Junebug (2005): of course i don't remember much about this movie. i saw it two weeks ago by the recommendations of my two favorite saturday evening critics. the story is about a newly married husband and wife that visit his family for the first time, whom she has never met. the family is the southern/redneck type (but not too extreme) and the wife is "city folk." the movie focuses on the wife's interactions with her new in-laws, but especially with the wife of her brother-in-law who is very pregnant and quite quirky. it's a smaller scaled drama filled with many really good moments. every character in the movie is deep, complex, and well executed by the actors. one of my only complaints (that i can recall) was that there is very little interaction with the husband and wife. maybe that is intentional, but you also never see them prior to showing up on the family's doorstep. as the wife begins to really learn about her new husband as he becomes more himself around his family and the familiar surroundings, you start to wonder how these two ever hooked up. and strangely, the husband role and presence on film seems quite minimal compared to the rest of the fam. it's a little slow, but the great acting and really good and deep story makes it worth viewing. see it. on a side note, i would like to know how a movie is made with four executive producers and two producers. i don't understand why it would even need that many unless it is that random theory of mine about low-budget indi films. that's too bad i wasn't a movie fanatic back in the day. i wouldn't mind being one of those producers right about now.
2 comments:
"...everything will work out the way that it is supposed to." no offense, but i'm sure you can understand getting sick of hearing the same one-liners over and over again. how do you know things will work out how they are supposed to? how does anyone know that a particular circumstance in a person's life is how it's supposed to be? we go through life, make decisions, and good and bad outcomes just happen. i wasn't meant to move to utah or meant to leave the frez. there are so many possibilities that a single person can experience. is it meant for me to not get into law school? sure, in the end things might be fine and dandy in my life, but that doesn't mean that was the way it was supposed to happen. my life might have been just as fine, if not better, had i gone to law school. i can't go through life saying things will work out the way they were supposed to. tell that to soldiers going to die in war or women who lose their child during birth.
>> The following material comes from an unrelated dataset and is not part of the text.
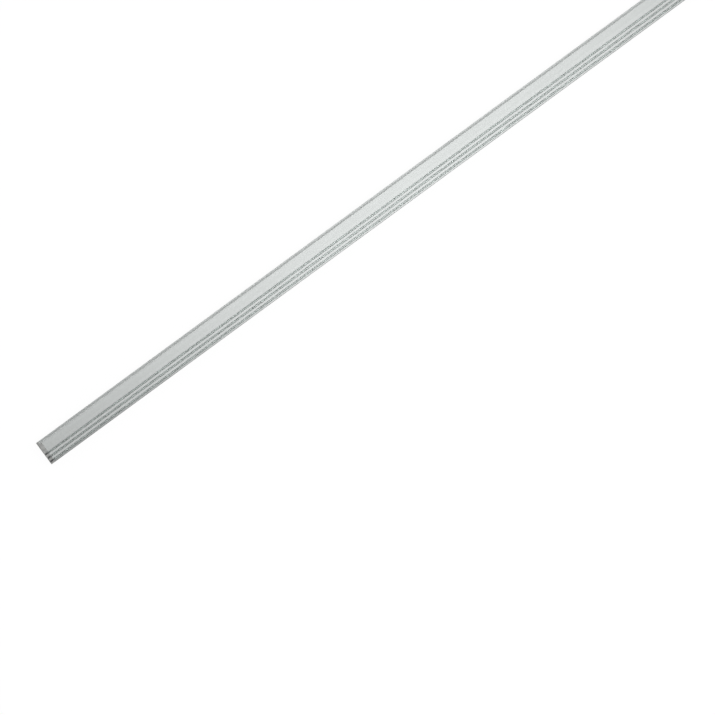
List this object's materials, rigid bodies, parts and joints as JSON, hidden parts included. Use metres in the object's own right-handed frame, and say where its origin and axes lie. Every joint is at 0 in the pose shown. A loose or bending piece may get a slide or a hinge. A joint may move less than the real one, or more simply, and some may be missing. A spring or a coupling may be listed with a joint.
{
  "type": "aluminium extrusion profile",
  "caption": "Flat extruded aluminium bar with a plain wide band, three narrow slots with ribs between them beside it, and a stepped edge.",
  "frame": {"origin": "centre of the flat back, halfway along the bar", "axes": "+X along the bar, +Y across it towards the stepped edge, +Z out of the slotted face"},
  "size_m": [1, 0.02, 0.008],
  "materials": {
    "anodised_aluminium": "satin anodised, with fine lines along the bar and plain sawn ends"
  },
  "bodies": {
    "root": {"profile_bar": "anodised_aluminium"}
  },
  "joints": []
}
geez people. did i ever say that you asked to have emily with the problems she faces? i don't think i did. do you think she was supposed to have these issues today? and i only insinuated the "shoulda, coulda, woulda" because i've spent over three years getting degrees for a profession i probably can't enter into. because i just graduated, because i am constantly getting denied to every law school i've applied to, because i have no clue what i will do if i don't go to law school, and because i have no idea where i'll be living in three months, i have a lot on my mind about the choices i've made and the choices ahead of me. and you say it doesn't matter where i end up? that's ridiculous. of course it matters. so if i'm on welfare in five years (exagerating, but hear me out) because i chose worthless degrees and couldn't get into law school, i'll just remember that you said everything is okay because three years ago i thought i was making the right decisions for my family, etc. and my last response to you was hardly a verbal attack. if you want a verbal attack, read the comments to the Collection B picture on my blog. and i realize that you know all about one liners. in fact, i said in my last reply that "i'm sure you can understand getting sick of hearing the same one-liners over and over again." i said that because i know that you've probably been hearing the same stuff for the past two years now. but thanks for repeating that.
and as far as the soldier example, maybe i should have been more clear that it was directed to the family of that soldier. sure s/he is signing up willingly, however his or her family will still be scared to death for the soldier. are you going to tell that family that things will work out like they are supposed to, even if that soldier dies a month later? why was s/he supposed to die? and are you telling me that you were supposed to have a miscarriage? we don't have to talk about such personal issues, but i hope you can see my point in all of this.